### WHAT THE EXERCISE ASKS
Lines before the one containing "point = shown.matrix_world" are excluded; print that line and every line after it through the end of the material below, exactly.

### DATASET EXCERPT
------------------------------
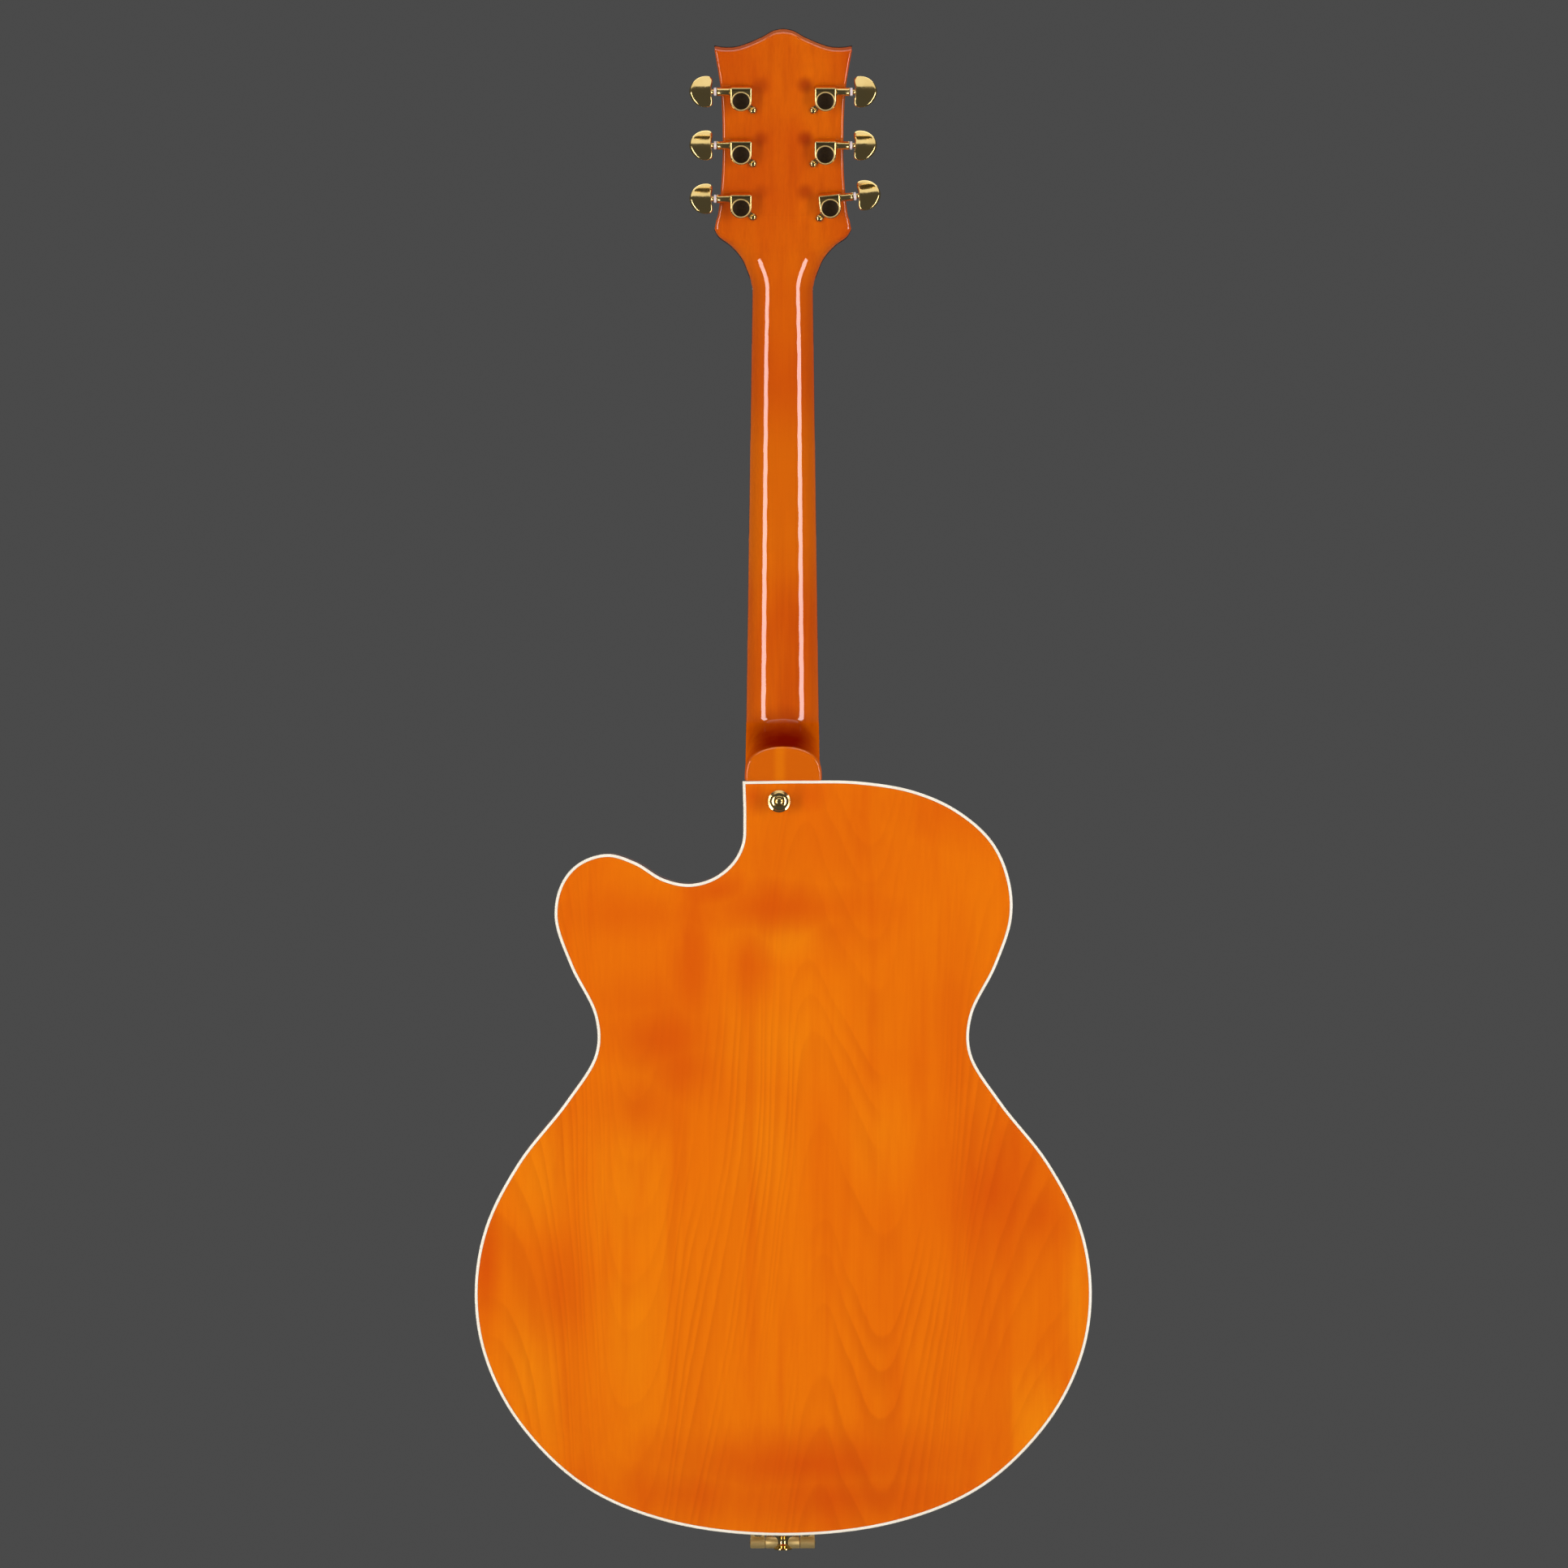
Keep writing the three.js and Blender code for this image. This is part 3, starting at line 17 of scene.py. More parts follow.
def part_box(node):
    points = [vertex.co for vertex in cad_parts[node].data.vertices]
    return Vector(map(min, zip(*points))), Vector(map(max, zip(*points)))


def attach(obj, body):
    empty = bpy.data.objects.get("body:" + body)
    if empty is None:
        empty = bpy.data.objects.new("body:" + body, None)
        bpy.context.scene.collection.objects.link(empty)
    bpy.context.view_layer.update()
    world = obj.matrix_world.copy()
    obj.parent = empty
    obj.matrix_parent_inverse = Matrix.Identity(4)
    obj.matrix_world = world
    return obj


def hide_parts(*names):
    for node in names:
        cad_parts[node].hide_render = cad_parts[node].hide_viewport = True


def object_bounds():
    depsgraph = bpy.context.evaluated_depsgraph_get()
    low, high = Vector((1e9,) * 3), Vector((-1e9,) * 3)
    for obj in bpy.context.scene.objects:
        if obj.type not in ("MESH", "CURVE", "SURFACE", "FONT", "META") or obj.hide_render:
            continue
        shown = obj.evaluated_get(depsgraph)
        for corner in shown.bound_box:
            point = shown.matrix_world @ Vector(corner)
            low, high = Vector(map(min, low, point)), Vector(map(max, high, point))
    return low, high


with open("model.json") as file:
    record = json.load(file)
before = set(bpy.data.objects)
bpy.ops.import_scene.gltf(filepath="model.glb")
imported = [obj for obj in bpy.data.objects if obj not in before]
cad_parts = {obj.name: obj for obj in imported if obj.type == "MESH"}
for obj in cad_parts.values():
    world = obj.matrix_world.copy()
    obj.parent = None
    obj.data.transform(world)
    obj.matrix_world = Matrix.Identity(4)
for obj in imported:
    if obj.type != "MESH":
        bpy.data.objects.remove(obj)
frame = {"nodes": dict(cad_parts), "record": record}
------------------------------
### FULL RESPONSE
            point = shown.matrix_world @ Vector(corner)
            low, high = Vector(map(min, low, point)), Vector(map(max, high, point))
    return low, high


with open("model.json") as file:
    record = json.load(file)
before = set(bpy.data.objects)
bpy.ops.import_scene.gltf(filepath="model.glb")
imported = [obj for obj in bpy.data.objects if obj not in before]
cad_parts = {obj.name: obj for obj in imported if obj.type == "MESH"}
for obj in cad_parts.values():
    world = obj.matrix_world.copy()
    obj.parent = None
    obj.data.transform(world)
    obj.matrix_world = Matrix.Identity(4)
for obj in imported:
    if obj.type != "MESH":
        bpy.data.objects.remove(obj)
frame = {"nodes": dict(cad_parts), "record": record}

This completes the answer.